We definitely want the checkin comments retained. We would like the timestamps to be retained but we understand that TFS does not support this.

Having the original author retained would be very useful but we’ve had hundreds of people come and go. We don’t want to have to manage a large mapping file to map non-existent users to valid accounts. We’d like some sort of fall-back mechanism that defaults invalid users to a single account.

 

19) How does the migration tool respond to failure mid-way through the process?

a. Can it recover and pick up where it left off?

b. Does it require manual intervention to get going again?

c. Is the tool able to consolidate the logs for multiple runs into a single view?

The tool has to be able to recover from a crash and pick up where it left off. Our migration will be rather lengthy and starting over is not an option we would be happy with. We are ok with it requiring a minimal amount of intervention – for example restarting a process. However we would like to not have to do anything if possible.

Log consolidation is very important. We need to be able to report a single status at the end of the migration.
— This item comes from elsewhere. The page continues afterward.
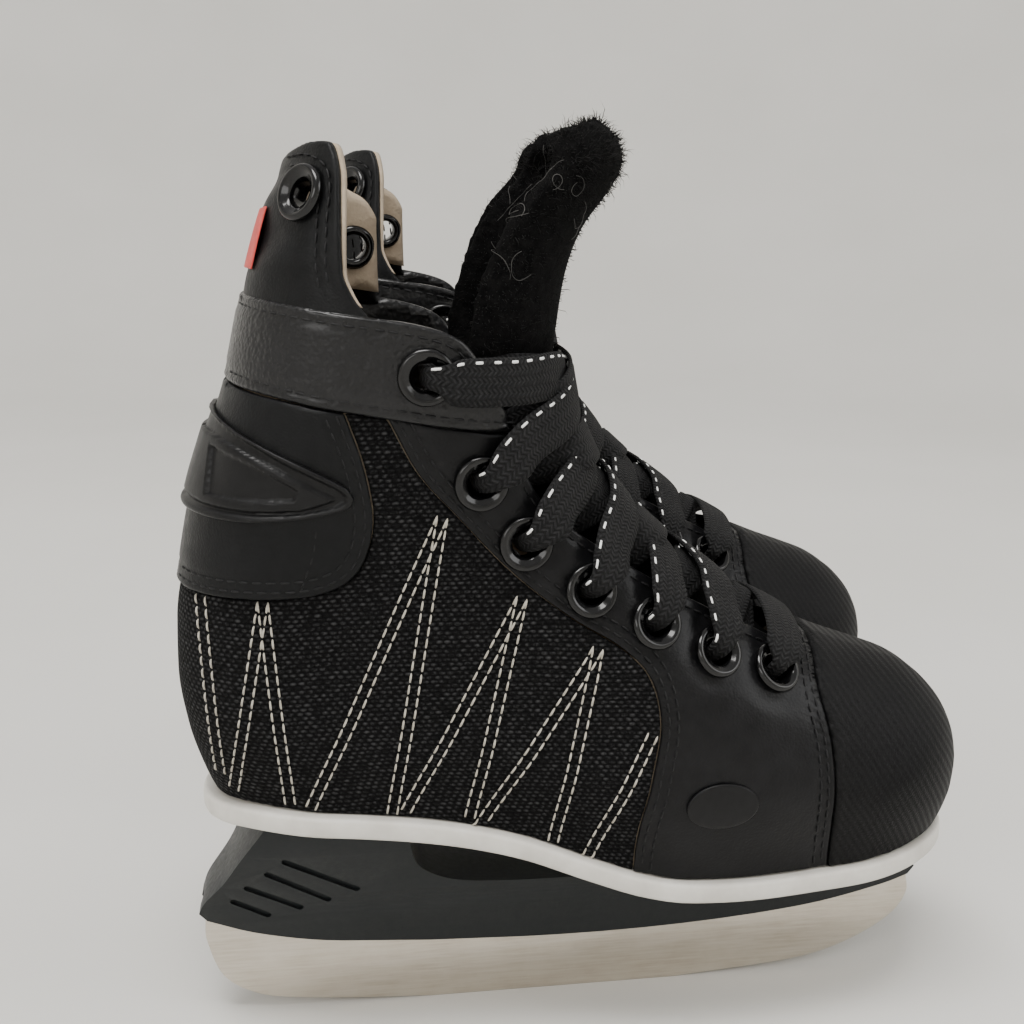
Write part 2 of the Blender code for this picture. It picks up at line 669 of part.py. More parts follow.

Having many logs to sift through would make this nearly impossible. Also we can’t risk having a new log over-write an old log file since that would cause a loss of history that we would not be able to recover from.

 

20) How long will the migration take (or how will I know how much time is left)?

We aren’t as concerned with how long migration will take as we are with knowing what has been done, what is left to do and with not having to babysit the process continually. 4 days of computer time is practically free if we don’t need to have someone sitting at the machine watching the screen. If we need to be continually checking the system to watch for dialog boxes or command line prompts then we are throwing money away. If there is user interaction needed there should be a notification system that can let us know to look instead of making us check.